+++ Data excerpt
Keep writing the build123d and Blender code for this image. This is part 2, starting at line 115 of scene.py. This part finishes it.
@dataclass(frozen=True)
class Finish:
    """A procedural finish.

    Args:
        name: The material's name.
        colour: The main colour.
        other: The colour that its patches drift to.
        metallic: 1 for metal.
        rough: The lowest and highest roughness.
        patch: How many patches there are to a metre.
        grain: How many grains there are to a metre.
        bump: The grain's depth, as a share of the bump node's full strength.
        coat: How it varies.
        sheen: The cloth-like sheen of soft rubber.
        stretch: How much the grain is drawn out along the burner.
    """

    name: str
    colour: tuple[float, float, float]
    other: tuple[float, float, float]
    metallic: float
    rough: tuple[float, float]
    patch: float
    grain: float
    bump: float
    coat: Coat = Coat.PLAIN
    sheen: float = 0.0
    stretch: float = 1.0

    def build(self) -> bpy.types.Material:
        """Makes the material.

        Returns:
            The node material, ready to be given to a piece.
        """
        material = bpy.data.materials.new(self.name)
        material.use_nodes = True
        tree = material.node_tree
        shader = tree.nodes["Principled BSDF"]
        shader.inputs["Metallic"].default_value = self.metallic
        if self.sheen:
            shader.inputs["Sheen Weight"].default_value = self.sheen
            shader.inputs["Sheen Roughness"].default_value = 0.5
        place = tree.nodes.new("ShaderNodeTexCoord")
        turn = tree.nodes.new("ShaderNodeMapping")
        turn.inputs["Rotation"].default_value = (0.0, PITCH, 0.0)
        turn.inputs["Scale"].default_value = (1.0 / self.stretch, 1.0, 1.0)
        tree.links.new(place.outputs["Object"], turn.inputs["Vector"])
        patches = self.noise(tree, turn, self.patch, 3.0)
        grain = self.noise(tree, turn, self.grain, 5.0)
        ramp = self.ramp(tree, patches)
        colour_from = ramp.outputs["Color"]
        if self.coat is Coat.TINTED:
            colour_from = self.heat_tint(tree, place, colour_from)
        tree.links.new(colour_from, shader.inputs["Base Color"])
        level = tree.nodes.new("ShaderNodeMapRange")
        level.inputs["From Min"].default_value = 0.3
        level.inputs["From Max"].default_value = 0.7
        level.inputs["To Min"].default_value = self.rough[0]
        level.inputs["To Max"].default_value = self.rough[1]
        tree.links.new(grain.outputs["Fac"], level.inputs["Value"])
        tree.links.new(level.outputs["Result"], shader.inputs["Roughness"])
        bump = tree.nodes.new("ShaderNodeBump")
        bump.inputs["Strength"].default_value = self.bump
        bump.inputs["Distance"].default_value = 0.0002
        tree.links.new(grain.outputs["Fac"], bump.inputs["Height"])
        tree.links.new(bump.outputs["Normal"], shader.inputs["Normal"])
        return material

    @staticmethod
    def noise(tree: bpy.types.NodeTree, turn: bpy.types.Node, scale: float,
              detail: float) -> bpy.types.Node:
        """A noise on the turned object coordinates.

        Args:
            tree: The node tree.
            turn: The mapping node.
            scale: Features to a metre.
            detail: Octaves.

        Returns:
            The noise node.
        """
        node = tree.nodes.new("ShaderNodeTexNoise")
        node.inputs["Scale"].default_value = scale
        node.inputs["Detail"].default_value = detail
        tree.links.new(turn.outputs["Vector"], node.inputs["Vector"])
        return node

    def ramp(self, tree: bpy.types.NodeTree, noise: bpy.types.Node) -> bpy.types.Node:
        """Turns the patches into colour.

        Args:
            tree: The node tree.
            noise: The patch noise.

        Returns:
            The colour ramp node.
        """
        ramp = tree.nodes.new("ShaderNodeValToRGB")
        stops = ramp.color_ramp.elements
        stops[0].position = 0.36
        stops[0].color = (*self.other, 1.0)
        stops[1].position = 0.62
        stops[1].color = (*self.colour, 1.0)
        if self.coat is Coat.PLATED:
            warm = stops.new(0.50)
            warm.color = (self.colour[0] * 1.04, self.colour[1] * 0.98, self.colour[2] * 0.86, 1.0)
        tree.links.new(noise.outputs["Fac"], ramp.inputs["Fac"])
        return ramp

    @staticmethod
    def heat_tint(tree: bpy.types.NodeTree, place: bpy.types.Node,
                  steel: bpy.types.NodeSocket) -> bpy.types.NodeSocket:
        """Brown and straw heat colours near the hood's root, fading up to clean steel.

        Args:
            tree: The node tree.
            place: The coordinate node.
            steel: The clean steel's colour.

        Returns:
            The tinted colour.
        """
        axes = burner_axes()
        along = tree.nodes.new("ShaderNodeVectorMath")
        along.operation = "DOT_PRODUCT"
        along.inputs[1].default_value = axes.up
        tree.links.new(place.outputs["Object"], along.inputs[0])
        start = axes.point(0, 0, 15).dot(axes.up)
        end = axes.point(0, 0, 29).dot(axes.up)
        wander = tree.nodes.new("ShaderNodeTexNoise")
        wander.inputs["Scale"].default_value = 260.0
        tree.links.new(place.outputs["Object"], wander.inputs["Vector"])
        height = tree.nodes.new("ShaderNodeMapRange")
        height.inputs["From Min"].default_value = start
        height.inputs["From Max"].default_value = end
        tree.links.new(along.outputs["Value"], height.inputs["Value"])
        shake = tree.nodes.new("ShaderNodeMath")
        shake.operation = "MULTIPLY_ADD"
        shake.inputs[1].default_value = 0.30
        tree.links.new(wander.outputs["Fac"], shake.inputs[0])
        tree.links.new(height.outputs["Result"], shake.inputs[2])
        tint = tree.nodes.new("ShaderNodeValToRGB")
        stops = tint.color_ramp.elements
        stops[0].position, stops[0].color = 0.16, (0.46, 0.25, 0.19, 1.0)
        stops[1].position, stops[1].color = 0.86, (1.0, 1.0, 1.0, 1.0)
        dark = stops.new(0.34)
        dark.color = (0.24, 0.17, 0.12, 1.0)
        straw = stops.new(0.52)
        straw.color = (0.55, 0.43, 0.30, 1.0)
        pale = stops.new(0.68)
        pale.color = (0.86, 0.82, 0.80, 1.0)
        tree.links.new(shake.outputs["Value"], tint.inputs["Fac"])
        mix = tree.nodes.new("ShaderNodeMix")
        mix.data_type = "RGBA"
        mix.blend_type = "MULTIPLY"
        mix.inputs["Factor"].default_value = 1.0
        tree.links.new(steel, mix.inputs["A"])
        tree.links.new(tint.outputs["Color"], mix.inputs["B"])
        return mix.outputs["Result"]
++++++
Make an exact copy of the listing, including every line.

Keep writing the build123d and Blender code for this image. This is part 2, starting at line 115 of scene.py. This part finishes it.
@dataclass(frozen=True)
class Finish:
    """A procedural finish.

    Args:
        name: The material's name.
        colour: The main colour.
        other: The colour that its patches drift to.
        metallic: 1 for metal.
        rough: The lowest and highest roughness.
        patch: How many patches there are to a metre.
        grain: How many grains there are to a metre.
        bump: The grain's depth, as a share of the bump node's full strength.
        coat: How it varies.
        sheen: The cloth-like sheen of soft rubber.
        stretch: How much the grain is drawn out along the burner.
    """

    name: str
    colour: tuple[float, float, float]
    other: tuple[float, float, float]
    metallic: float
    rough: tuple[float, float]
    patch: float
    grain: float
    bump: float
    coat: Coat = Coat.PLAIN
    sheen: float = 0.0
    stretch: float = 1.0

    def build(self) -> bpy.types.Material:
        """Makes the material.

        Returns:
            The node material, ready to be given to a piece.
        """
        material = bpy.data.materials.new(self.name)
        material.use_nodes = True
        tree = material.node_tree
        shader = tree.nodes["Principled BSDF"]
        shader.inputs["Metallic"].default_value = self.metallic
        if self.sheen:
            shader.inputs["Sheen Weight"].default_value = self.sheen
            shader.inputs["Sheen Roughness"].default_value = 0.5
        place = tree.nodes.new("ShaderNodeTexCoord")
        turn = tree.nodes.new("ShaderNodeMapping")
        turn.inputs["Rotation"].default_value = (0.0, PITCH, 0.0)
        turn.inputs["Scale"].default_value = (1.0 / self.stretch, 1.0, 1.0)
        tree.links.new(place.outputs["Object"], turn.inputs["Vector"])
        patches = self.noise(tree, turn, self.patch, 3.0)
        grain = self.noise(tree, turn, self.grain, 5.0)
        ramp = self.ramp(tree, patches)
        colour_from = ramp.outputs["Color"]
        if self.coat is Coat.TINTED:
            colour_from = self.heat_tint(tree, place, colour_from)
        tree.links.new(colour_from, shader.inputs["Base Color"])
        level = tree.nodes.new("ShaderNodeMapRange")
        level.inputs["From Min"].default_value = 0.3
        level.inputs["From Max"].default_value = 0.7
        level.inputs["To Min"].default_value = self.rough[0]
        level.inputs["To Max"].default_value = self.rough[1]
        tree.links.new(grain.outputs["Fac"], level.inputs["Value"])
        tree.links.new(level.outputs["Result"], shader.inputs["Roughness"])
        bump = tree.nodes.new("ShaderNodeBump")
        bump.inputs["Strength"].default_value = self.bump
        bump.inputs["Distance"].default_value = 0.0002
        tree.links.new(grain.outputs["Fac"], bump.inputs["Height"])
        tree.links.new(bump.outputs["Normal"], shader.inputs["Normal"])
        return material

    @staticmethod
    def noise(tree: bpy.types.NodeTree, turn: bpy.types.Node, scale: float,
              detail: float) -> bpy.types.Node:
        """A noise on the turned object coordinates.

        Args:
            tree: The node tree.
            turn: The mapping node.
            scale: Features to a metre.
            detail: Octaves.

        Returns:
            The noise node.
        """
        node = tree.nodes.new("ShaderNodeTexNoise")
        node.inputs["Scale"].default_value = scale
        node.inputs["Detail"].default_value = detail
        tree.links.new(turn.outputs["Vector"], node.inputs["Vector"])
        return node

    def ramp(self, tree: bpy.types.NodeTree, noise: bpy.types.Node) -> bpy.types.Node:
        """Turns the patches into colour.

        Args:
            tree: The node tree.
            noise: The patch noise.

        Returns:
            The colour ramp node.
        """
        ramp = tree.nodes.new("ShaderNodeValToRGB")
        stops = ramp.color_ramp.elements
        stops[0].position = 0.36
        stops[0].color = (*self.other, 1.0)
        stops[1].position = 0.62
        stops[1].color = (*self.colour, 1.0)
        if self.coat is Coat.PLATED:
            warm = stops.new(0.50)
            warm.color = (self.colour[0] * 1.04, self.colour[1] * 0.98, self.colour[2] * 0.86, 1.0)
        tree.links.new(noise.outputs["Fac"], ramp.inputs["Fac"])
        return ramp

    @staticmethod
    def heat_tint(tree: bpy.types.NodeTree, place: bpy.types.Node,
                  steel: bpy.types.NodeSocket) -> bpy.types.NodeSocket:
        """Brown and straw heat colours near the hood's root, fading up to clean steel.

        Args:
            tree: The node tree.
            place: The coordinate node.
            steel: The clean steel's colour.

        Returns:
            The tinted colour.
        """
        axes = burner_axes()
        along = tree.nodes.new("ShaderNodeVectorMath")
        along.operation = "DOT_PRODUCT"
        along.inputs[1].default_value = axes.up
        tree.links.new(place.outputs["Object"], along.inputs[0])
        start = axes.point(0, 0, 15).dot(axes.up)
        end = axes.point(0, 0, 29).dot(axes.up)
        wander = tree.nodes.new("ShaderNodeTexNoise")
        wander.inputs["Scale"].default_value = 260.0
        tree.links.new(place.outputs["Object"], wander.inputs["Vector"])
        height = tree.nodes.new("ShaderNodeMapRange")
        height.inputs["From Min"].default_value = start
        height.inputs["From Max"].default_value = end
        tree.links.new(along.outputs["Value"], height.inputs["Value"])
        shake = tree.nodes.new("ShaderNodeMath")
        shake.operation = "MULTIPLY_ADD"
        shake.inputs[1].default_value = 0.30
        tree.links.new(wander.outputs["Fac"], shake.inputs[0])
        tree.links.new(height.outputs["Result"], shake.inputs[2])
        tint = tree.nodes.new("ShaderNodeValToRGB")
        stops = tint.color_ramp.elements
        stops[0].position, stops[0].color = 0.16, (0.46, 0.25, 0.19, 1.0)
        stops[1].position, stops[1].color = 0.86, (1.0, 1.0, 1.0, 1.0)
        dark = stops.new(0.34)
        dark.color = (0.24, 0.17, 0.12, 1.0)
        straw = stops.new(0.52)
        straw.color = (0.55, 0.43, 0.30, 1.0)
        pale = stops.new(0.68)
        pale.color = (0.86, 0.82, 0.80, 1.0)
        tree.links.new(shake.outputs["Value"], tint.inputs["Fac"])
        mix = tree.nodes.new("ShaderNodeMix")
        mix.data_type = "RGBA"
        mix.blend_type = "MULTIPLY"
        mix.inputs["Factor"].default_value = 1.0
        tree.links.new(steel, mix.inputs["A"])
        tree.links.new(tint.outputs["Color"], mix.inputs["B"])
        return mix.outputs["Result"]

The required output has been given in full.